As someone who enjoys the freedom of travelling, even just basic rides out in the car, one thing that I am going to re-examining is being able to go places. For instance, this year, I was supposed to be going on holiday with the family to Spain but the international lock-down meant that had to go on the backburner. And the last time I went on holiday was in 2005, a (very) long time.
The further we step back in our new (ish) world we could all do with remembering what it is we value the most and here’s a few things I can think of;
- Remembering those who’s health, both mentally and physically, has suffered in lock-down and continue supporting them
- Enjoying our friendship groups as a lot of people have lost loved-ones during the crisis
- Learning more new skills. If you enjoyed learning a new skill in lock-down why not continue doing it. Just cos lock-down’s easing doesn’t mean you’ve got to drop it.

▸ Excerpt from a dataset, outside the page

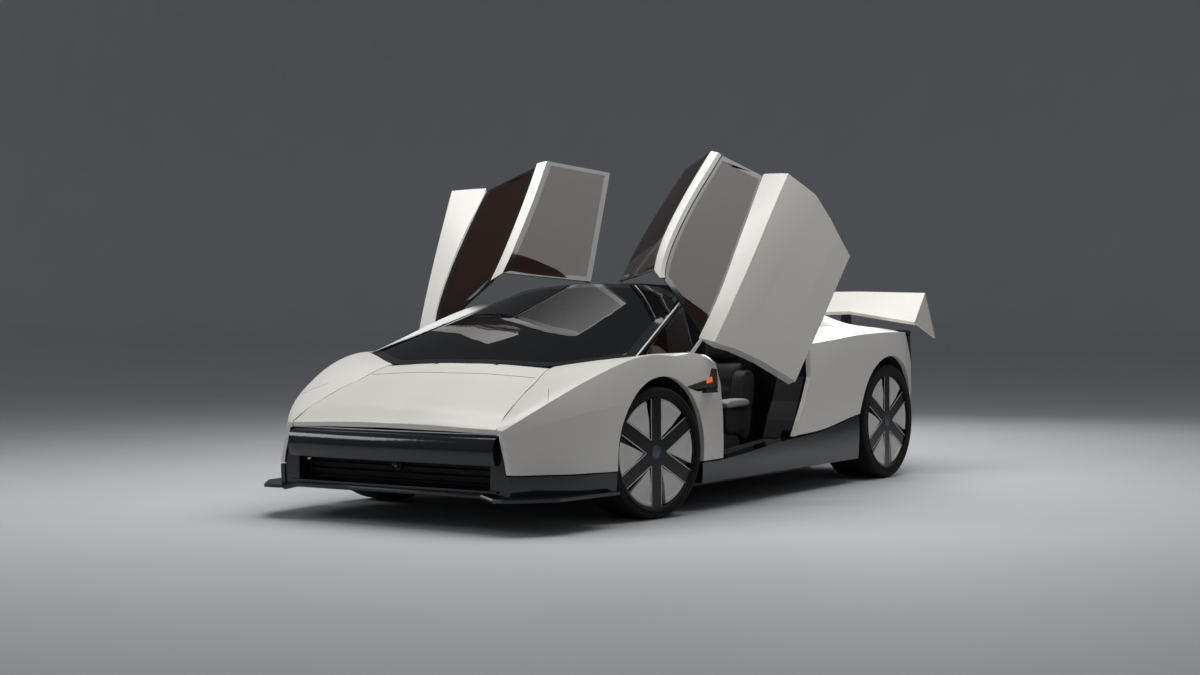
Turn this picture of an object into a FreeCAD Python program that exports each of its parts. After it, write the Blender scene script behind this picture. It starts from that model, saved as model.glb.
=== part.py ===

- Go out for a day and explore new surroundings, rediscover something you originally took for granted.
- Looking after your health as you’ve had plenty of time to reassess your lifestyle
And that’s just a few things I can think of and you may very well be looking at them and thinking both how small and insignificant they look at first, but remember, you’ve not been able to do any of them for three months.
Something else I can think of is remembering how we all came together as a community, for example, how many of us joined in for the Clap for our Carers? I imagine you must have felt a sense of community so why not keep it up. As things start to get back to what they were before looking after our individual well-being is still as it was both before and during lock-down the past few months.